Nelson Glueck, on the other hand, did. But Nelson Glueck “didn’t leave a single disciple,” Meyers said. “Despite the admonitions in the Ethics of the Fathers and the command of rabbinic Judaism to raise up many disciples, Nelson Glueck failed to do this. He didn’t have a single follower, in stunning contrast to Albright who had hundreds of disciples; or Frank Cross of Harvard who is just 60 years old and also has hundreds of disciples, or Ernest Wright who has left two generations of scholars behind him.”
According to Meyers, Glueck’s “rabbinic leadership and his Jewish communal work kept him from having students, kept him from raising up disciples, and that is most unfortunate.”
Meyers, who digs in the Galilee at sites with remains principally from the third through the seventh centuries A.D., recounted how he came to archaeology. Nahum Glatzer of Brandeis forced him to explore the subject so Meyers spent a summer in Israel. There he came under the spell of Frank Cross, Ernest Wright and Nelson Glueck. At the end of the summer Wright and Glueck told him “they had to have a Jewish archaeologist and you’re going to be it—you and your wife.” Speaking of his wife Carol, Meyers added, “and she is too.”
Eric and Carol led their first excavation at a Galilee site known as Khirbet Shema, a Jewish city of the Byzantine Period containing an unusual and previously unexcavated synagogue. The dig was sponsored by the American Schools of Oriental Research, but, lamented Meyers, the project was undertaken “without the participation of a single Jewish organization or institution.” Meyers told the group, “It still remains a fairly shocking reality, which characterizes American Jewish scholarship, that so few Jewish institutions of learning take archaeology seriously.”
Dr. Fisher, as the Catholic participant, did not name a single American Catholic archaeologist working in the Holy Land.
Each of the panelists offered explanations for the participation or lack of participation of the major religious groups they represented.
According to Van Beek, the reason for the Protestant domination of American archaeology in the Holy Land lay “chiefly in the nature of Protestantism itself; it is Bible-centered and has been Bible-centered since the Reformation.” Van Beek recognized the great differences between conservative fundamentalist Protestants, on the one hand, and liberal Protestants, on the other, who more readily accept the insights of modern scholarly analysis of the Bible. For both groups, however, the Bible “is the primary document, the basis of Protestant theology and Protestant worship; Protestant concern with the Bible has been paramount,” Van Beek said. “This great concern with the Bible among Protestants and in Protestant theological faculties resulted in many men being drawn into archaeology and into becoming professional archaeologists,” said the Smithsonian scholar.

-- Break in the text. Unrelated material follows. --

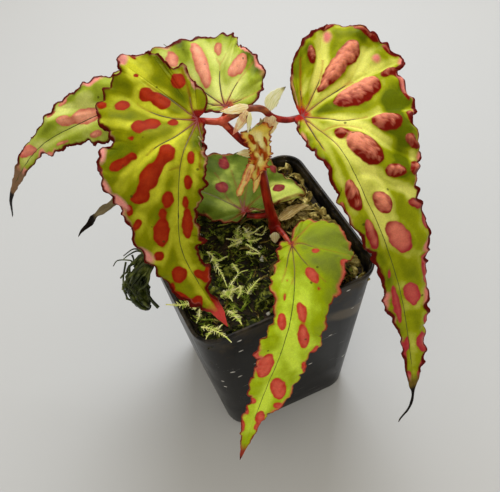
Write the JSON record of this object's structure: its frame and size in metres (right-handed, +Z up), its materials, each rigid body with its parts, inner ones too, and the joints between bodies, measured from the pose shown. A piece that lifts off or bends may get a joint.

Van Beek concluded by saying that anyone digging in Israel would find a “remarkable nonsectarian spirit. When we’re in Israel we don’t even think of ourselves as Protestant American archaeologists. We may think of ourselves as American archaeologists simply because we can’t always get all the nuances of our Israeli colleagues’ jokes, but the fact remains that we regard ourselves primarily as archaeologists.”
Fisher sought to explain why so few American Catholics have thus far participated in Holy Land archaeology. Because there are large Catholic communities in the Middle East, Fisher said, American Catholic-resources have been devoted to maintaining and building up these communities. By contrast, there were very few Protestant communities in the Middle East that required attention.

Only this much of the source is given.